* [WRITTEN INSTRUCTION]: Provide the data again in its entirety, exactly as given.

* [RECORDED INFORMATION]:
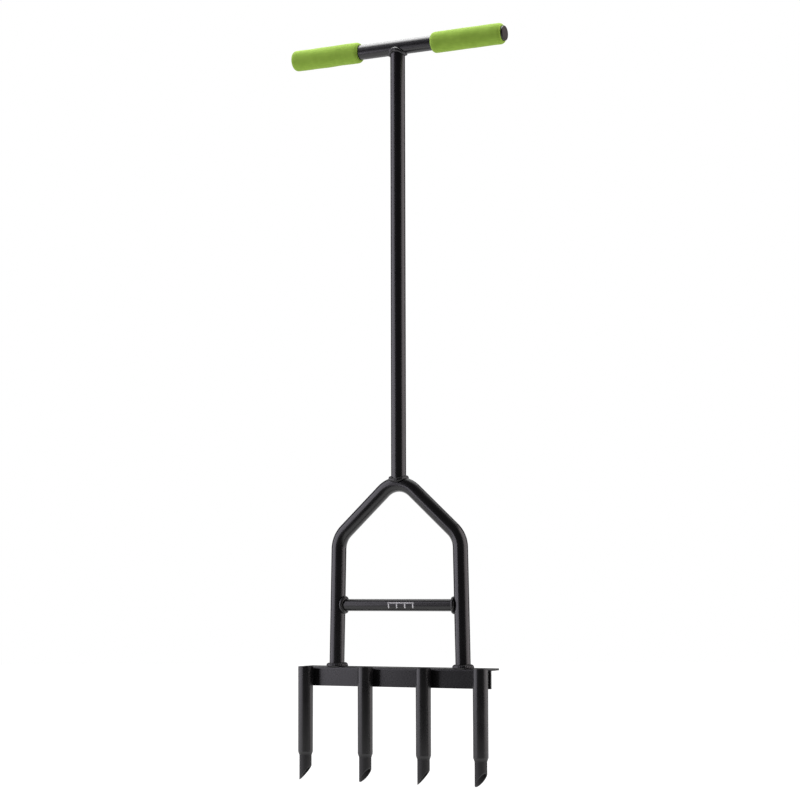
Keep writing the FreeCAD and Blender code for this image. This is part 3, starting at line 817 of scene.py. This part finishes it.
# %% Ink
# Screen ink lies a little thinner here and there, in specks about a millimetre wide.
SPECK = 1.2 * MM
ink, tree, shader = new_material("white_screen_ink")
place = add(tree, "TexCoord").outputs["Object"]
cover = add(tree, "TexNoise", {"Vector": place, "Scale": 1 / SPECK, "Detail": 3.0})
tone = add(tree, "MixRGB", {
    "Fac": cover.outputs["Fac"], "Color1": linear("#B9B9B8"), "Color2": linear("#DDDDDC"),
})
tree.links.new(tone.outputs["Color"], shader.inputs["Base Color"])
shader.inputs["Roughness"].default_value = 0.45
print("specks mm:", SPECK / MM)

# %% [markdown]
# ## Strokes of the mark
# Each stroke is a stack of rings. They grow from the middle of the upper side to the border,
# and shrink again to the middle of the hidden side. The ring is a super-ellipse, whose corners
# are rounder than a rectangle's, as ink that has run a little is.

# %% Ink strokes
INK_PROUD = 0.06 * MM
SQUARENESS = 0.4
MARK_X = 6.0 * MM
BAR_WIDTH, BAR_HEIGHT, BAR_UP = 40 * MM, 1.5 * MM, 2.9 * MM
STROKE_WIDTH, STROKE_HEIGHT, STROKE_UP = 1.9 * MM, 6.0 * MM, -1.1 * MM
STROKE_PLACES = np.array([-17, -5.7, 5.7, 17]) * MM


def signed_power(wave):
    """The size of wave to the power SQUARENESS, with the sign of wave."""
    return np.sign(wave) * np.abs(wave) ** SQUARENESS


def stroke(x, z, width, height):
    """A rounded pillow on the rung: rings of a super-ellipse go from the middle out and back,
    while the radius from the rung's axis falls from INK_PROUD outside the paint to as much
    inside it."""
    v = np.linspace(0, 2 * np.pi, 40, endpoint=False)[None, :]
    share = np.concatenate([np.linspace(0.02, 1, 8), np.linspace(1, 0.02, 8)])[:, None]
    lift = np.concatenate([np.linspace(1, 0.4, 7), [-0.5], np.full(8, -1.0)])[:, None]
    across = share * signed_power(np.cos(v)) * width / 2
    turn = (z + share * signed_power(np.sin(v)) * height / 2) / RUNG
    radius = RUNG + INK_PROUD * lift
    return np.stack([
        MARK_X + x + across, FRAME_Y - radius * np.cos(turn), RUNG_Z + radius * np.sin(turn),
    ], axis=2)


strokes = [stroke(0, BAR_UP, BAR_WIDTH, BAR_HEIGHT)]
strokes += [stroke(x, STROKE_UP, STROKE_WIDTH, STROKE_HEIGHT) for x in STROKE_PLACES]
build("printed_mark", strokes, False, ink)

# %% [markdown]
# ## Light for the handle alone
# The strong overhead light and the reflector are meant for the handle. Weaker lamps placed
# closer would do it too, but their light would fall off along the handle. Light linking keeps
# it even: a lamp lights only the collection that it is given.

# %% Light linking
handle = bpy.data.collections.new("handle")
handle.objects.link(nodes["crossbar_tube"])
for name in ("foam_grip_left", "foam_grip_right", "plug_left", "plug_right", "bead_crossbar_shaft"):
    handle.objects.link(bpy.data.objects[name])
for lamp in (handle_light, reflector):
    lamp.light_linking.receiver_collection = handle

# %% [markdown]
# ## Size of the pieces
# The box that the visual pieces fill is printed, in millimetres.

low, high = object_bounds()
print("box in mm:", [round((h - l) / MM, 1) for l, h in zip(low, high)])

* [OUTPUT OF THE EXERCISE]:
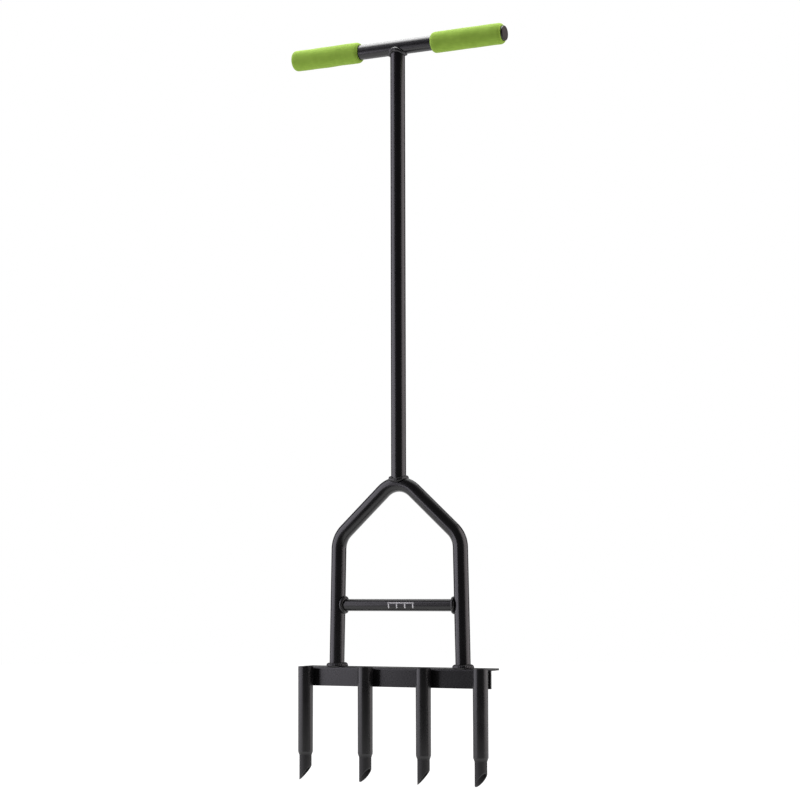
Keep writing the FreeCAD and Blender code for this image. This is part 3, starting at line 817 of scene.py. This part finishes it.
# %% Ink
# Screen ink lies a little thinner here and there, in specks about a millimetre wide.
SPECK = 1.2 * MM
ink, tree, shader = new_material("white_screen_ink")
place = add(tree, "TexCoord").outputs["Object"]
cover = add(tree, "TexNoise", {"Vector": place, "Scale": 1 / SPECK, "Detail": 3.0})
tone = add(tree, "MixRGB", {
    "Fac": cover.outputs["Fac"], "Color1": linear("#B9B9B8"), "Color2": linear("#DDDDDC"),
})
tree.links.new(tone.outputs["Color"], shader.inputs["Base Color"])
shader.inputs["Roughness"].default_value = 0.45
print("specks mm:", SPECK / MM)

# %% [markdown]
# ## Strokes of the mark
# Each stroke is a stack of rings. They grow from the middle of the upper side to the border,
# and shrink again to the middle of the hidden side. The ring is a super-ellipse, whose corners
# are rounder than a rectangle's, as ink that has run a little is.

# %% Ink strokes
INK_PROUD = 0.06 * MM
SQUARENESS = 0.4
MARK_X = 6.0 * MM
BAR_WIDTH, BAR_HEIGHT, BAR_UP = 40 * MM, 1.5 * MM, 2.9 * MM
STROKE_WIDTH, STROKE_HEIGHT, STROKE_UP = 1.9 * MM, 6.0 * MM, -1.1 * MM
STROKE_PLACES = np.array([-17, -5.7, 5.7, 17]) * MM


def signed_power(wave):
    """The size of wave to the power SQUARENESS, with the sign of wave."""
    return np.sign(wave) * np.abs(wave) ** SQUARENESS


def stroke(x, z, width, height):
    """A rounded pillow on the rung: rings of a super-ellipse go from the middle out and back,
    while the radius from the rung's axis falls from INK_PROUD outside the paint to as much
    inside it."""
    v = np.linspace(0, 2 * np.pi, 40, endpoint=False)[None, :]
    share = np.concatenate([np.linspace(0.02, 1, 8), np.linspace(1, 0.02, 8)])[:, None]
    lift = np.concatenate([np.linspace(1, 0.4, 7), [-0.5], np.full(8, -1.0)])[:, None]
    across = share * signed_power(np.cos(v)) * width / 2
    turn = (z + share * signed_power(np.sin(v)) * height / 2) / RUNG
    radius = RUNG + INK_PROUD * lift
    return np.stack([
        MARK_X + x + across, FRAME_Y - radius * np.cos(turn), RUNG_Z + radius * np.sin(turn),
    ], axis=2)


strokes = [stroke(0, BAR_UP, BAR_WIDTH, BAR_HEIGHT)]
strokes += [stroke(x, STROKE_UP, STROKE_WIDTH, STROKE_HEIGHT) for x in STROKE_PLACES]
build("printed_mark", strokes, False, ink)

# %% [markdown]
# ## Light for the handle alone
# The strong overhead light and the reflector are meant for the handle. Weaker lamps placed
# closer would do it too, but their light would fall off along the handle. Light linking keeps
# it even: a lamp lights only the collection that it is given.

# %% Light linking
handle = bpy.data.collections.new("handle")
handle.objects.link(nodes["crossbar_tube"])
for name in ("foam_grip_left", "foam_grip_right", "plug_left", "plug_right", "bead_crossbar_shaft"):
    handle.objects.link(bpy.data.objects[name])
for lamp in (handle_light, reflector):
    lamp.light_linking.receiver_collection = handle

# %% [markdown]
# ## Size of the pieces
# The box that the visual pieces fill is printed, in millimetres.

low, high = object_bounds()
print("box in mm:", [round((h - l) / MM, 1) for l, h in zip(low, high)])